The company's booming large-scale manufacturing segment again led the way, growing 34% to $42 million. AMRI's other business, which companies drug discovery and small-scale manufacturing, came in about flat at $19.5 million. However, thanks to a long-running restructuring plan, the latter business' margins rose to 19.1% compared to 13.1% last year, helping AMRI post net income of $3.7 million on the quarter and beat last 2013's $2.5 million loss.

For the full year, AMRI is expecting revenue to come in at up to $283 million, factoring in the sales of recent acquisition Oso Biopharmaceuticals and banking on continued demand for its manufacturing services, CEO William Marth said.

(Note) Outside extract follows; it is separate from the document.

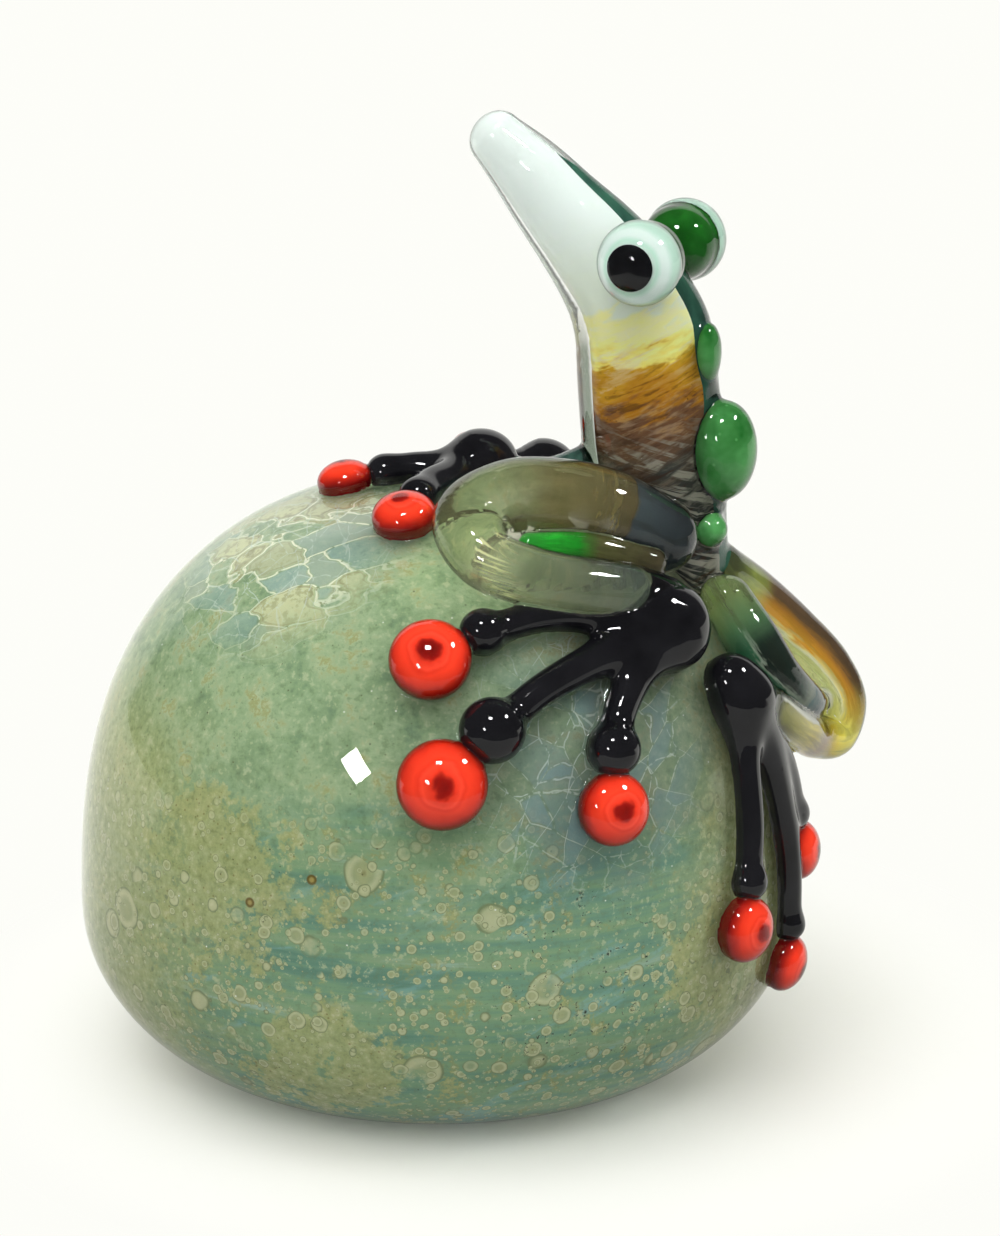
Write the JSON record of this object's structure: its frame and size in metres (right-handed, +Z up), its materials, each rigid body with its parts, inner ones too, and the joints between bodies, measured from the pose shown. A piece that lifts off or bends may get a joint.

"We continue to see growth in our pipeline of discovery and development programs, notably the expansion of our innovative insourcing chemistry program, together with the addition of new development and supply programs in our API and drug product divisions," Marth said in a statement. "Based on anticipated continued growth of our business and the recent addition of OsoBio, we are raising our outlook for 2014 with contract revenue growth of 33% and adjusted diluted EPS growth of 29% at the midpoint."

AMRI is still working to reduce its dependence on royalty revenue, tied largely to Sanofi's ($SNY) Allegra, and maximize its strengths in manufacturing. In April, the Albany, NY, company disclosed plans to shutter a Syracuse facility focused on early-stage services, looking to save about $1.5 million a year after it takes a charge of up to $6.5 million tied to the move.